• Question: Does your work help the environment today or will it help it in the future in anyway?

    Asked by anon-201732 to Sophia, Sarah, Meirin, George, Emily on 5 Mar 2019.
    • Photo: Sarah O'Sullivan

      Sarah O'Sullivan answered on 5 Mar 2019:


      Hopefully in the future with knowledge of the compounds I’ve made, it’ll help make decisions about how we clean up the Fukushima and Chernobyl reactor cores that were destroyed

    • Photo: George Fulton

      George Fulton answered on 6 Mar 2019:


      At the moment not really, but in the future, it could have a dramatic impact.

      Nuclear fusion has the potential to replacement fossil fuels as the UKs major energy resource. It’s clean and can be really efficient. Your lithium phone battery and 3 litres of ordinary tap water are all you need to supply enough power for yourself for 7 years. To compare that to fossil fuels, you’d need around 800 wheelbarrows full of coal to power yourself for the same amount of time. Sounds amazing right? That’s what the research into nuclear fusion is trying to achieve.

      I often hear students saying that solar power is a better alternative and they might be right, but it the potential of nuclear fusion is much greater. Rather than harnessing the power of the sun from afar, nuclear fusion is trying to recreate the sun on earth. 🙂

    • Photo: Sophia Pells

      Sophia Pells answered on 6 Mar 2019:


      I don’t think my work directly helps the environment. Some of the radioactive isotopes that I’m studying for cancer treatment can only be produced at CERN in Switzerland at the moment, and I’m looking for ways that we can produce them efficiently in the UK. I guess that if these radioactive isotopes do become commonly-used in cancer treatment then my work will mean we can save energy by producing them in the UK rather than shipping them in from Switzerland whenever we need them.
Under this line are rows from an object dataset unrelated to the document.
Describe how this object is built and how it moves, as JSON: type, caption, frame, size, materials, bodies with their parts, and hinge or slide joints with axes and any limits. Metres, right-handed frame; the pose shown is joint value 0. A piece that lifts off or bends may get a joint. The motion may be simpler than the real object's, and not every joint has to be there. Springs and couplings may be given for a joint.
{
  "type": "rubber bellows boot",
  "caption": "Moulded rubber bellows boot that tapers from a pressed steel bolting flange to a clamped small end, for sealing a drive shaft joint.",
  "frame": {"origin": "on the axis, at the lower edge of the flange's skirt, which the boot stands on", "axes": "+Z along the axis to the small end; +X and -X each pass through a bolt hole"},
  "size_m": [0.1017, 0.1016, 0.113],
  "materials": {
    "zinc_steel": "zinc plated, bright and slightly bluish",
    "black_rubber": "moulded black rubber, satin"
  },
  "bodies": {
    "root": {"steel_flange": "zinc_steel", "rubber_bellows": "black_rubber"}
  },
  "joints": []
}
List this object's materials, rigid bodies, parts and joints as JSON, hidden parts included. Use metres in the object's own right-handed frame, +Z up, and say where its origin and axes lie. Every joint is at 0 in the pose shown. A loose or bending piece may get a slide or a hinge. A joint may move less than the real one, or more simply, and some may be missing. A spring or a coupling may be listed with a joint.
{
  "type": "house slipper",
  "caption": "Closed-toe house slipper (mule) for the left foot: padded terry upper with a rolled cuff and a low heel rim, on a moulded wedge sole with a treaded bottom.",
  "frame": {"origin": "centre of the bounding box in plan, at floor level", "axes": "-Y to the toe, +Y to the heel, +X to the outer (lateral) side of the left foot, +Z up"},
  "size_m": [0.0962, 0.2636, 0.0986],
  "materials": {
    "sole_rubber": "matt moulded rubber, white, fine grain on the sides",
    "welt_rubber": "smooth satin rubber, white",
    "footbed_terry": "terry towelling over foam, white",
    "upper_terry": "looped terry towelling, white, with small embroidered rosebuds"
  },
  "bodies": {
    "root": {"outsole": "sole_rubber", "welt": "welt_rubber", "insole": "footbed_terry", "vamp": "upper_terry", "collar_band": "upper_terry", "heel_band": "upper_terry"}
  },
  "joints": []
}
    • Photo: Meirin Oan Evans

      Meirin Oan Evans answered on 7 Mar 2019:


      My work isn’t really about helping the environment. It’s not destroying the environment either! Of course it’d be nice if all science research helped the environment, but there are still some things that need to be researched that have a neutral effect on the environment.
      Since the Large Hadron Collider (LHC) particle accelerator for my research is 100m underground, it has a smaller environmental effect than it would above ground!

    • Photo: Emily Lewis

      Emily Lewis answered on 11 Mar 2019:


      Yes, it has the potential to help the environment in the future.
      Nuclear has it’s downsides, but it does not produce carbon emissions and contribute to climate change which is the biggest problem facing us at the moment.
      I want to make nuclear reactors safer and less wasteful so that we can build them and move away from coal, oil and gas which do have an effect on global warming.